There’s something transcendent about the album Born, the debut long player by California’s prog/psych outfit Birth. Southern California has been ground zero for a new wave of prog and psych bands in the last decade and a half, with heavyweights like Astra, Psicomagia, Monarch, Sacri Monti, and Earthless lighting the way to some kind of new world enlightenment via chugging rhythms, otherworldly keys, and jazz-tinged drumming.
While Birth may be releasing their debut album, these cats weren’t just “born” yesterday. Made up of Conor Riley(vocals, synthesizer, electric piano, organ, acoustic guitar), Brian Ellis(guitar, electric piano, percussion), Trevor Mast(bass), and Paul Marrone on drums(Marrone recorded on the album but has been replaced by Thomas DiBenedetto of Sacri Monte, Joy and Monarch.)
Everyone here were part of some of the biggest Cali psych bands to emerge from the budding southern Cali psych music scene. Born is a culmination of their psych/prog powers; songs built on ethereal dreamscapes, muscular riffs, jazz-inflected rhythms, and enough hazy psychedelia to light up your black light posters.
Six songs powered on flights of fancy and intricate time changes are what’s going on with Born. Album opener and title track “Born” is driven by Hammond organ and muscular drumming, bringing to mind ELP and early King Crimson, but with the sweet smell of the Pacific Ocean filling your lungs. Birth leans in heavy with the KC vibes, but also working in touches of Kansas with Mellotron dreaminess filling in for actual violins. It’s a wild ride, man. “Descending Us” is a gorgeous track filled with visions of dystopian horizons and unkown futures. Conor Riley’s voice lands perfectly in Greg Lake territory, with the song going full on Deep Purple In Rock as the amps heat up and the organ goes nuclear.
An absolute highlight here is the excellent and nearly 10-minute epic “For Yesterday”. You can imagine reaching some mountainous peak and looking out over the universe itself.
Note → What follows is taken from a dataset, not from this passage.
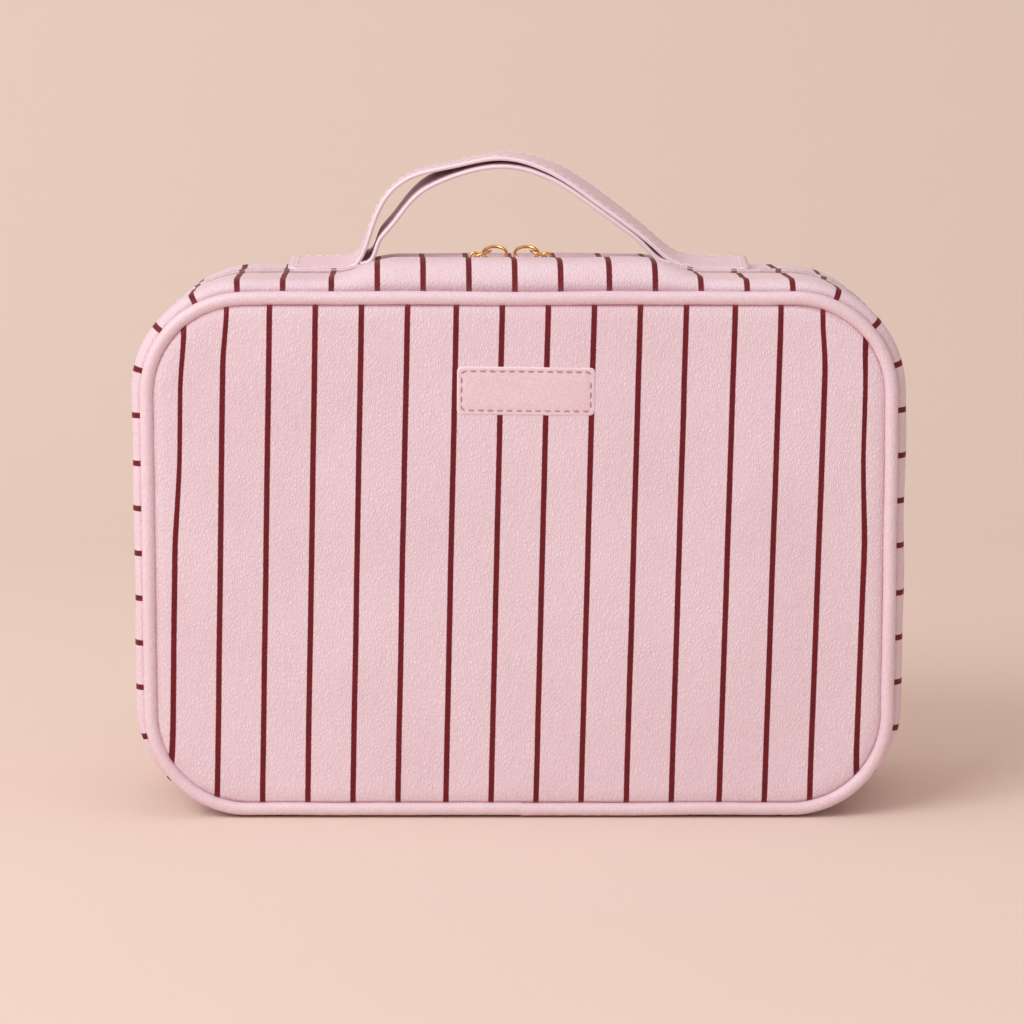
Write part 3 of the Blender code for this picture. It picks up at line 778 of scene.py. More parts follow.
def stitch_row(points, normals, length, gap, radius):
    """Vertices and faces of separate stitches laid along a line, each a small arched capsule."""
    vertices, faces = [], []
    travelled, next_start = 0.0, gap / 2
    spans = []
    for start, end in zip(points, points[1:]):
        spans.append((travelled, start, end))
        travelled += (end - start).length
    spots = []

    def along(distance):
        for (begun, start, end), normal in zip(spans, normals):
            size = (end - start).length
            if begun + size >= distance:
                share = (distance - begun) / max(size, 1e-9)
                return start.lerp(end, share), (end - start).normalized(), normal
        begun, start, end = spans[-1]
        return end.copy(), (end - start).normalized(), normals[-1]

    while next_start + length < travelled:
        spots.append(next_start)
        next_start += length + gap
    rings, around = 7, 6
    for begin in spots:
        base = len(vertices)
        for ring in range(rings):
            share = ring / (rings - 1)
            centre, forward, normal = along(begin + length * share)
            sideways = forward.cross(normal).normalized()
            swell = math.sin(math.pi * (0.12 + 0.76 * share)) ** 0.5
            middle = centre + normal * radius * (swell - 0.55)
            for corner in range(around):
                angle = 2 * math.pi * corner / around
                place = middle + sideways * math.cos(angle) * radius * swell
                vertices.append(place + normal * math.sin(angle) * radius * 0.8 * swell)
        for face in grid_faces(rings, around, closed_columns=True):
            faces.append(tuple(base + index for index in face))
        faces.append(tuple(base + index for index in range(around))[::-1])
        faces.append(tuple(base + (rings - 1) * around + index for index in range(around)))
    return vertices, faces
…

A song that ebbs and flows from acoustic guitar strumming, Moog flights of fancy, and chugging prog riffage that feels melancholy, triumphant, and heady all at the same time. Likewise, the instrumental “Cosmic Tears” locks into analog bliss with a synth-heavy groover that almost screams out beanbag chair, Koss headphones, and Pioneer tower speakers in your parents basement. A slight haze of something dank in the air. I’m getting King Crimson Red feels and I like it. I like it a lot.
Album closer “Long Way Down” gives us one final shot of prog vitamin KC. I do hear a lot of King Crimson on this excellent album, and especially in this epic final track. But don’t take that as Birth just posturing their prog rock heroes. That’s not the case. The DNA of prog runs through Birth’s veins, but they’ve concocted their own psychedelic trip, with even touches of metal, jazz fusion, and space rock. It’s the kind of heady trip only Birth could cook up.
Birth’s Born is the kind of album you continually keep revisiting until it’s become a part of you. Heady movements, mind-altering melodies, and sensory deprivation deep dives that you’ll never tire of. Born is the prog super group album you’ve been waiting for.